The proposal to rename the Miller Nichols Library has been a rotating debate for years. The death of George Floyd at the hands of Minneapolis police brought it back to the attention of university leaders, as students push for a more inclusive campus environment for the Black, Indigenous, People of Color (BIPOC) students, staff and faculty at UMKC.
Miller Nichols, the library’s namesake, was the son of J.C. Nichols, a real estate developer who is responsible for the segregation many Black Kansas Citians still struggle with decades later. The library was named in honor of Nichols after he donated $1.5 million to complete the building in 1989.
UMKC’s Student Government Association President Brandon Henderson supports the renaming movement.
“While they were not the same people, Miller Nichols upheld a lot of the ideals and business practices his father established at the expense of the Black community,” said Henderson. “Renaming the building will start the effort to address Kansas City’s long history of systemic racism.”
The Kansas City Parks and Recreation board voted unanimously in June to remove Nichols’ name from the well-known fountain on the Plaza and changed the name of the shopping district’s central street to Mill Street Parkway.
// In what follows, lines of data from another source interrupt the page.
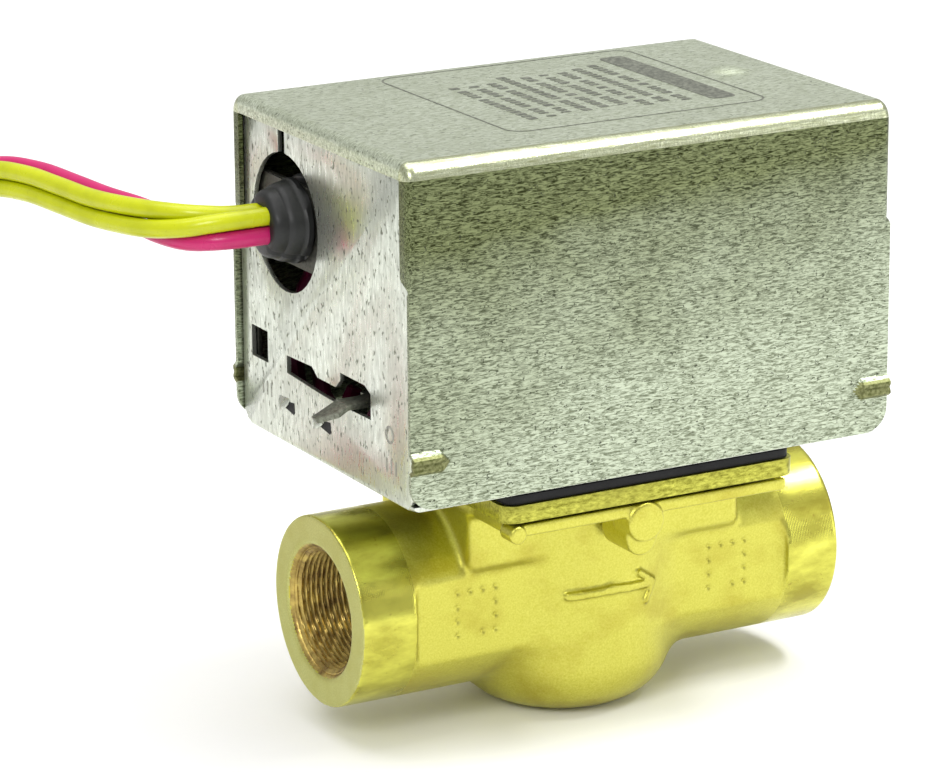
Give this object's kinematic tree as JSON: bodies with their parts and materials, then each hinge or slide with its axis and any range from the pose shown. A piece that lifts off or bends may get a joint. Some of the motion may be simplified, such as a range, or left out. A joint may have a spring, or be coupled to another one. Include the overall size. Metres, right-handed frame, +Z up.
{
  "type": "zone valve",
  "caption": "Straight-through motorised zone valve: threaded brass body under a sheet-metal motor head with a manual lever and wire leads.",
  "frame": {"origin": "centre of the flat foot under the brass body, in the plane of the surface it stands on", "axes": "+X along the pipe in the direction of flow, out of the outlet port; +Y to the back of the head; +Z up along the stem"},
  "size_m": [0.1708, 0.1252, 0.0998],
  "materials": {
    "cast_brass": "cast matte, with turned collars and machined end faces",
    "plate_brass": "rolled brass plate, satin",
    "galvanised_sheet": "galvanised sheet with rolling streaks and small dark pits",
    "plain_steel": "zinc-plated steel",
    "black_rubber": "moulded rubber",
    "black_plastic": "moulded nylon, matt",
    "white_nylon": "natural nylon",
    "copper": "enamelled copper winding and plated terminals",
    "yellow_insulation": "PVC wire insulation",
    "red_insulation": "PVC wire insulation"
  },
  "bodies": {
    "valve": {"valve_body": "cast_brass", "valve_plate": "plate_brass", "body_o_ring": "black_rubber", "head_gasket": "black_rubber", "base_frame": "galvanised_sheet", "return_spring": "plain_steel", "spring_post": "plain_steel", "motor_plate": "plain_steel", "gearbox_case": "galvanised_sheet", "idler_pin": "plain_steel", "bearing_plate": "plain_steel", "motor_coil": "copper", "motor_can": "plain_steel", "switch_bracket": "galvanised_sheet", "switch_body": "black_plastic", "switch_terminal_common": "copper", "switch_terminal_open": "copper", "lead_bracket": "galvanised_sheet", "strain_relief": "black_plastic", "lead_coil": "yellow_insulation", "lead_tie": "black_plastic", "plate_screw_1": "plate_brass", "plate_screw_2": "plate_brass", "plate_screw_3": "plate_brass", "plate_screw_4": "plate_brass", "head_screw_1": "plain_steel", "head_screw_2": "plain_steel", "head_screw_3": "plain_steel", "head_screw_4": "plain_steel", "motor_post_1": "plain_steel", "motor_post_2": "plain_steel", "motor_post_3": "plain_steel", "motor_post_4": "plain_steel", "motor_screw_1": "plain_steel", "motor_screw_2": "plain_steel", "switch_screw_1": "plain_steel", "switch_screw_2": "plain_steel", "lead_yellow_front": "yellow_insulation", "lead_yellow_rear": "yellow_insulation", "lead_red_rear": "red_insulation", "lead_red_front": "red_insulation", "inner_lead_yellow_front": "yellow_insulation", "inner_lead_yellow_rear": "yellow_insulation", "inner_lead_red_rear": "red_insulation", "inner_lead_red_front": "red_insulation"},
    "stem_assembly": {"stem": "plain_steel", "stem_o_ring_1": "black_rubber", "stem_o_ring_2": "black_rubber", "paddle_arm": "plain_steel", "ball_plug": "black_rubber", "sector_gear": "plain_steel", "stem_clip": "plain_steel", "lever_pin": "plain_steel"},
    "lever": {"manual_lever": "galvanised_sheet"},
    "output_drive": {"output_shaft": "plain_steel"},
    "idler": {"idler_gear": "white_nylon"},
    "rotor": {"motor_rotor": "black_plastic"},
    "plunger": {"switch_plunger": "white_nylon"},
    "cover": {"cover": "galvanised_sheet"}
  },
  "joints": [
    {"name": "valve_turn", "type": "hinge", "parent": "valve", "child": "stem_assembly", "pos_m": [0, 0.0065, 0.045], "axis": [0, 0, 1], "range_deg": [-25.5, 3.65]},
    {"name": "lever_lift", "type": "hinge", "parent": "stem_assembly", "child": "lever", "pos_m": [-0.0075, 0.00373, 0.0576], "axis": [-0.3468, 0.9379, 0], "range_deg": [0, 2.5]},
    {"name": "output_spin", "type": "hinge", "parent": "valve", "child": "output_drive", "pos_m": [0.02649, -0.0053, 0.058], "axis": [0, 0, 1], "range_deg": [-20, 125]},
    {"name": "idler_spin", "type": "hinge", "parent": "valve", "child": "idler", "pos_m": [0.02256, 0.00444, 0.066], "axis": [0, 0, 1], "range_deg": [-250, 40]},
    {"name": "rotor_spin", "type": "hinge", "parent": "valve", "child": "rotor", "pos_m": [0.01304, 0, 0.078], "axis": [0, 0, 1], "range_deg": [-75, 495]},
    {"name": "plunger_press", "type": "slide", "parent": "valve", "child": "plunger", "axis": [-1, 0, 0], "range_m": [-0.0012, 0.0002]},
    {"name": "cover_lift", "type": "slide", "parent": "valve", "child": "cover", "axis": [0, 0, 1], "range_m": [0, 0.06]}
  ],
  "couplings": [
    {"joint": "output_spin", "follows": "valve_turn", "ratio": -4.8},
    {"joint": "idler_spin", "follows": "valve_turn", "ratio": 9.6},
    {"joint": "rotor_spin", "follows": "valve_turn", "ratio": -19.2},
    {"joint": "plunger_press", "follows": "valve_turn", "m_per_rad": 0.0025}
  ]
}
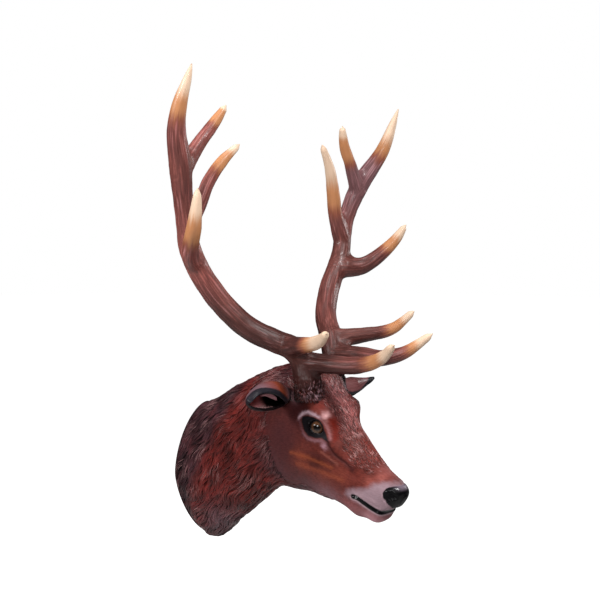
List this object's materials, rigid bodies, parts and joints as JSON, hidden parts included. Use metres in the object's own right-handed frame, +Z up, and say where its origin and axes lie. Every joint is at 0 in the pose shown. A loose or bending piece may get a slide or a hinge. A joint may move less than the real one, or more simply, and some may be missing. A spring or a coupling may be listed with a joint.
{
  "type": "red deer stag head wall statue",
  "caption": "Life-size painted resin head and neck of a red deer stag with branching antlers, hung flat on a wall.",
  "frame": {"origin": "a point of the flat back of the neck, 0.18 m above its lowest edge, on the midline", "axes": "+Y into the wall, so the stag looks along -Y; +Z up; +X towards the stag's left side"},
  "size_m": [0.7954, 0.7004, 1.1952],
  "materials": {
    "coat": "cast resin with carved hair, painted red-brown and dry-brushed, satin",
    "nose": "cast resin painted black under a wet-look varnish",
    "ear": "cast resin painted brown with a slate rim, satin",
    "eye": "amber iris and dark pupil under a clear gloss",
    "antler": "cast resin with grooves, painted brown with cream tips, satin"
  },
  "bodies": {
    "root": {"neck": "coat", "head": "coat", "lower_jaw": "coat", "nose_pad": "nose", "ear_left": "ear", "ear_right": "ear", "eye_left": "eye", "eye_right": "eye", "antler_left_beam_lower": "antler", "antler_left_beam_upper": "antler", "antler_left_crown_outer_tine": "antler", "antler_left_brow_tine": "antler", "antler_left_bez_tine": "antler", "antler_left_trez_tine": "antler", "antler_left_crown_rear_tine": "antler", "antler_left_crown_inner_tine": "antler", "antler_right_beam_lower": "antler", "antler_right_beam_upper": "antler", "antler_right_crown_outer_tine": "antler", "antler_right_brow_tine": "antler", "antler_right_bez_tine": "antler", "antler_right_trez_tine": "antler", "antler_right_crown_rear_tine": "antler", "antler_right_crown_inner_tine": "antler"}
  },
  "joints": []
}
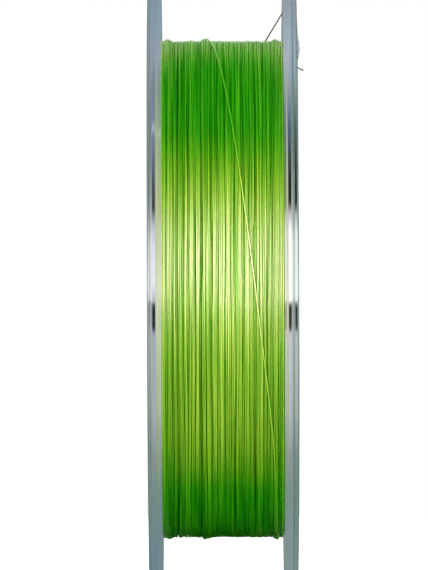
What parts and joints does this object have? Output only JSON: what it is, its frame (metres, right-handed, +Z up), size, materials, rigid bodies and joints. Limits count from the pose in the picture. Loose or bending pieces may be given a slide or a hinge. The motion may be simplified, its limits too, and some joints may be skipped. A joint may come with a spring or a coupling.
{
  "type": "fishing line spool",
  "caption": "Clear plastic spool wound with bright green braided fishing line, its free end led through the flange and held down by a strip of clear tape.",
  "frame": {"origin": "on the spool's axis, midway between its two flanges", "axes": "+X along the spool's axis towards the flange that carries the line's tail, +Z up as it stands on its rims, -Y the front"},
  "size_m": [0.0265, 0.102, 0.102],
  "materials": {
    "clear_plastic": "clear polystyrene, polished by the mould",
    "green_line": "braided fibre, waxy sheen",
    "clear_tape": "clear film tape",
    "paper_tape": "matt film tape"
  },
  "bodies": {
    "root": {"left_half": "clear_plastic", "right_half": "clear_plastic", "start_tape": "paper_tape", "inner_layers": "green_line", "outer_layer": "green_line", "crossing_turn": "green_line", "line_tail": "green_line", "tail_tape": "clear_tape"}
  },
  "joints": []
}
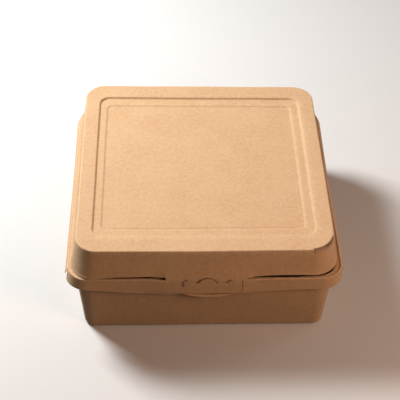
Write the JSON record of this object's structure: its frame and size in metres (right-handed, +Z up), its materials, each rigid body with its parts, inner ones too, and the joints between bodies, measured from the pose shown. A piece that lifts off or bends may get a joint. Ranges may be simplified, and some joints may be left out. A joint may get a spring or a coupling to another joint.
{
  "type": "kraft paperboard hinged lunch box",
  "caption": "Square takeaway box pressed from kraft paperboard: a tapered tray with a turned-down front band, and a back-hinged lid with a stepped recess and a front closing tab.",
  "frame": {"origin": "middle of the tray's flat underside, on the surface that the box stands on", "axes": "+Z up, -Y towards the front edge with the closing tab, +X to the right as seen from the front"},
  "size_m": [0.2308, 0.2373, 0.0941],
  "materials": {
    "kraft_board": "matte unbleached kraft, fine fibre"
  },
  "bodies": {
    "tray": {"base_tray": "kraft_board"},
    "lid": {"lid": "kraft_board"}
  },
  "joints": [
    {"name": "lid_hinge", "type": "hinge", "parent": "tray", "child": "lid", "pos_m": [0, 0.11715, 0.06795], "axis": [-1, 0, 0], "range_deg": [0, 180]}
  ]
}
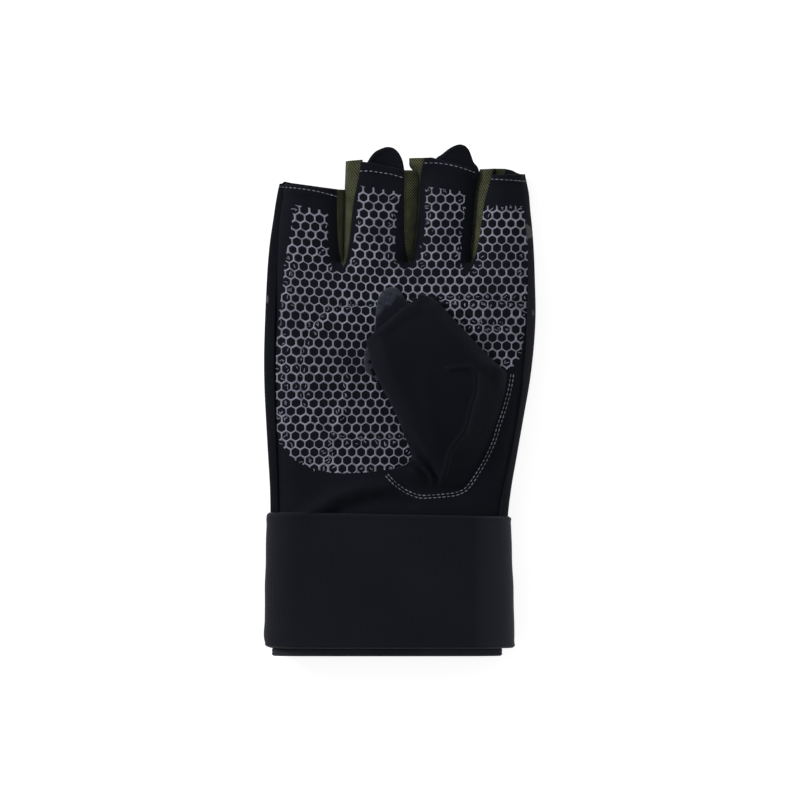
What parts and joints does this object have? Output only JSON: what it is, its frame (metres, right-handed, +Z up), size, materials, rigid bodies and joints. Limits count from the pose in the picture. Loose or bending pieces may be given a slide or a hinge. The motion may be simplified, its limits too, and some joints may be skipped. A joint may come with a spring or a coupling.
{
  "type": "weightlifting glove",
  "caption": "Fingerless lifting glove for the right hand: short open finger sleeves, a folded thumb sleeve, mesh gussets, a honeycomb grip patch and a wide elastic wrist wrap.",
  "frame": {"origin": "the middle of the glove's footprint, on the surface that it lies on", "axes": "+X to the thumb side, +Y from the wrist to the fingers, +Z up out of the palm"},
  "size_m": [0.1112, 0.2094, 0.0337],
  "materials": {
    "black_cloth": "matt knitted cloth",
    "printed_cloth": "matt cloth with an olive, grey and black blotch print",
    "olive_mesh": "matt open mesh",
    "grip_print": "satin silicone lines on black cloth",
    "fleece": "matt brushed loops",
    "elastic": "matt ribbed elastic",
    "hook_tape": "matt hook tape"
  },
  "bodies": {
    "root": {"palm_panel": "black_cloth", "back_panel": "printed_cloth", "gusset_little_ring": "olive_mesh", "gusset_ring_middle": "olive_mesh", "gusset_middle_index": "olive_mesh", "grip_patch": "grip_print", "pull_tab_ring": "black_cloth", "pull_tab_middle": "black_cloth", "thumb_back": "fleece", "thumb_front": "black_cloth", "wrist_cuff": "black_cloth", "wrist_wrap": "elastic", "wrap_closure": "hook_tape"}
  },
  "joints": []
}
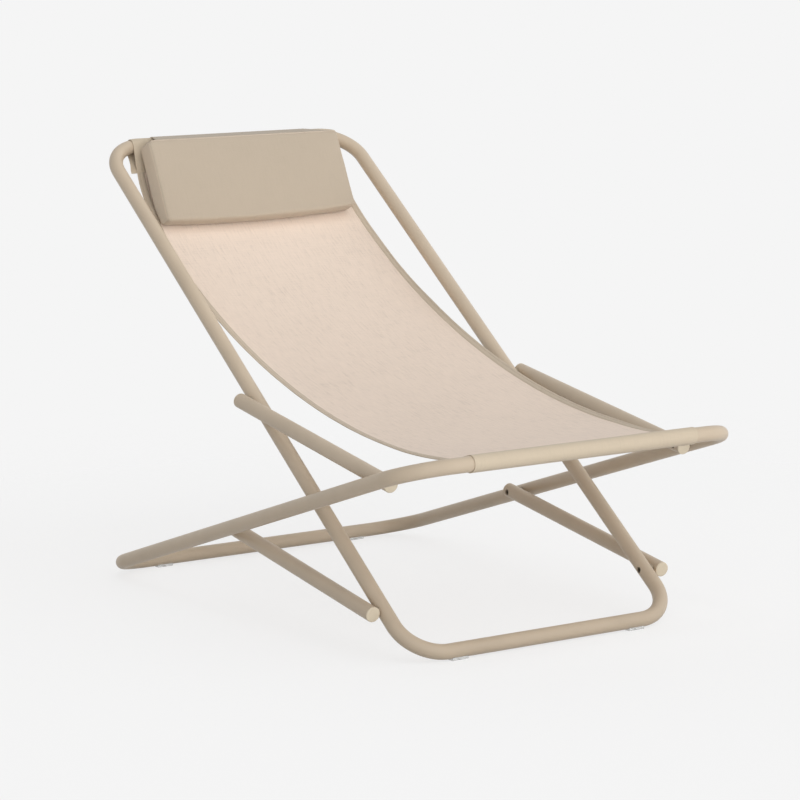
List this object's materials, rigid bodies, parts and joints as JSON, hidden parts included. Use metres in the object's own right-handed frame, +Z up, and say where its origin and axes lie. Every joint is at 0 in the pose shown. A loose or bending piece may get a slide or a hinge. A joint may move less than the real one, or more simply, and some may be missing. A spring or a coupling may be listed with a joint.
{
  "type": "folding sling deck chair",
  "caption": "Folding deck chair: two bent tube loops crossed by straight links on pivots, a cloth sling hung between them and a head pillow over the top bar.",
  "frame": {"origin": "middle of the chair's footprint, on the floor", "axes": "+X across the chair, +Y from the front of the seat to the back, +Z up"},
  "size_m": [0.6586, 1.1382, 0.7789],
  "materials": {
    "frame_paint": "satin paint on steel tube",
    "cap_plastic": "matt moulded",
    "spacer_plastic": "matt moulded",
    "plated_steel": "plated",
    "clear_plastic": "clear, smooth",
    "sling_cloth": "fine woven outdoor cloth with bound edges",
    "pillow_cloth": "fine woven outdoor cloth"
  },
  "bodies": {
    "back_frame": {"back_frame_tube": "frame_paint", "front_left_glide": "clear_plastic", "front_left_glide_screw": "plated_steel", "front_right_glide": "clear_plastic", "front_right_glide_screw": "plated_steel", "upper_back_pivot_left_screw": "plated_steel", "upper_back_pivot_left_spacer": "spacer_plastic", "upper_back_pivot_right_screw": "plated_steel", "upper_back_pivot_right_spacer": "spacer_plastic", "lower_back_pivot_left_screw": "plated_steel", "lower_back_pivot_left_spacer": "spacer_plastic", "lower_back_pivot_right_screw": "plated_steel", "lower_back_pivot_right_spacer": "spacer_plastic", "sling_top_sleeve": "sling_cloth", "sling_back": "sling_cloth", "pillow": "pillow_cloth", "pillow_flap": "pillow_cloth"},
    "seat_frame": {"seat_frame_tube": "frame_paint", "rear_left_glide": "clear_plastic", "rear_left_glide_screw": "plated_steel", "rear_right_glide": "clear_plastic", "rear_right_glide_screw": "plated_steel", "upper_seat_pivot_left_insert": "plated_steel", "upper_seat_pivot_right_insert": "plated_steel", "lower_seat_pivot_left_insert": "plated_steel", "lower_seat_pivot_right_insert": "plated_steel", "sling_front_sleeve": "sling_cloth", "sling_seat": "sling_cloth"},
    "upper_link_left": {"upper_link_left": "frame_paint", "upper_link_left_start_cap": "cap_plastic", "upper_link_left_end_cap": "cap_plastic", "upper_back_pivot_left_insert": "plated_steel", "upper_seat_pivot_left_screw": "plated_steel", "upper_seat_pivot_left_spacer": "spacer_plastic"},
    "upper_link_right": {"upper_link_right": "frame_paint", "upper_link_right_start_cap": "cap_plastic", "upper_link_right_end_cap": "cap_plastic", "upper_back_pivot_right_insert": "plated_steel", "upper_seat_pivot_right_screw": "plated_steel", "upper_seat_pivot_right_spacer": "spacer_plastic"},
    "lower_link_left": {"lower_link_left": "frame_paint", "lower_link_left_start_cap": "cap_plastic", "lower_link_left_end_cap": "cap_plastic", "lower_back_pivot_left_insert": "plated_steel", "lower_seat_pivot_left_screw": "plated_steel", "lower_seat_pivot_left_spacer": "spacer_plastic"},
    "lower_link_right": {"lower_link_right": "frame_paint", "lower_link_right_start_cap": "cap_plastic", "lower_link_right_end_cap": "cap_plastic", "lower_back_pivot_right_insert": "plated_steel", "lower_seat_pivot_right_screw": "plated_steel", "lower_seat_pivot_right_spacer": "spacer_plastic"}
  },
  "joints": [
    {"name": "upper_link_left_fold", "type": "hinge", "parent": "back_frame", "child": "upper_link_left", "pos_m": [-0.2835, 0.01334, 0.36441], "axis": [-1, 0, 0], "range_deg": [0, 149]},
    {"name": "upper_link_right_fold", "type": "hinge", "parent": "back_frame", "child": "upper_link_right", "pos_m": [0.2835, 0.01334, 0.36441], "axis": [-1, 0, 0], "range_deg": [0, 149]},
    {"name": "seat_frame_fold", "type": "hinge", "parent": "upper_link_left", "child": "seat_frame", "pos_m": [-0.3168, -0.43533, 0.29108], "axis": [1, 0, 0], "range_deg": [0, 28.6], "deforming": ["sling_seat"]},
    {"name": "lower_link_left_fold", "type": "hinge", "parent": "back_frame", "child": "lower_link_left", "pos_m": [-0.2835, -0.37665, 0.07541], "axis": [1, 0, 0], "range_deg": [0, 24.4]},
    {"name": "lower_link_right_fold", "type": "hinge", "parent": "back_frame", "child": "lower_link_right", "pos_m": [0.2835, -0.37665, 0.07541], "axis": [1, 0, 0], "range_deg": [0, 24.4]}
  ],
  "couplings": [
    {"joint": "upper_link_right_fold", "follows": "upper_link_left_fold", "ratio": 1},
    {"joint": "seat_frame_fold", "follows": "upper_link_left_fold", "ratio": 0.19195},
    {"joint": "lower_link_left_fold", "follows": "upper_link_left_fold", "ratio": 0.16376},
    {"joint": "lower_link_right_fold", "follows": "upper_link_left_fold", "ratio": 0.16376}
  ]
}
Now the UMKC community wants the same action taken to rename the library. The request to rename the library was just one of a list of demands a group of students sent in a letter to Chancellor Mauli Agrawal, Henderson told UNews.
“Renovating the Culture House, expanding the heavily-trafficked Multicultural Student Affairs office, and hiring and retaining more Black staff and faculty will help to support a more inclusive school for UMKC’s BIPOC community,” Henderson said.
Agrawal appears to be open to the idea of changing the name and is working with students to address the requests. In a June letter, he established a task force centered around “evaluating the Miller Nichols Library name and context around the naming of the library.”
The letter also said all faculty and staff would undergo training on recognizing and addressing microaggressions and implicit bias by year’s end. Agrawal also established a Minority Student
Leadership Task Force and a Recruiting and Retention Task Force focused on serving minority faculty, staff and students.
“Our commitment to make everyone on our campus safe and free from oppression so they can fully participate in our multicultural community demands it,” said Agrawal.
An earlier version of this article incorrectly attributed a quote from Mr. Henderson to a student letter. This has been corrected in the article.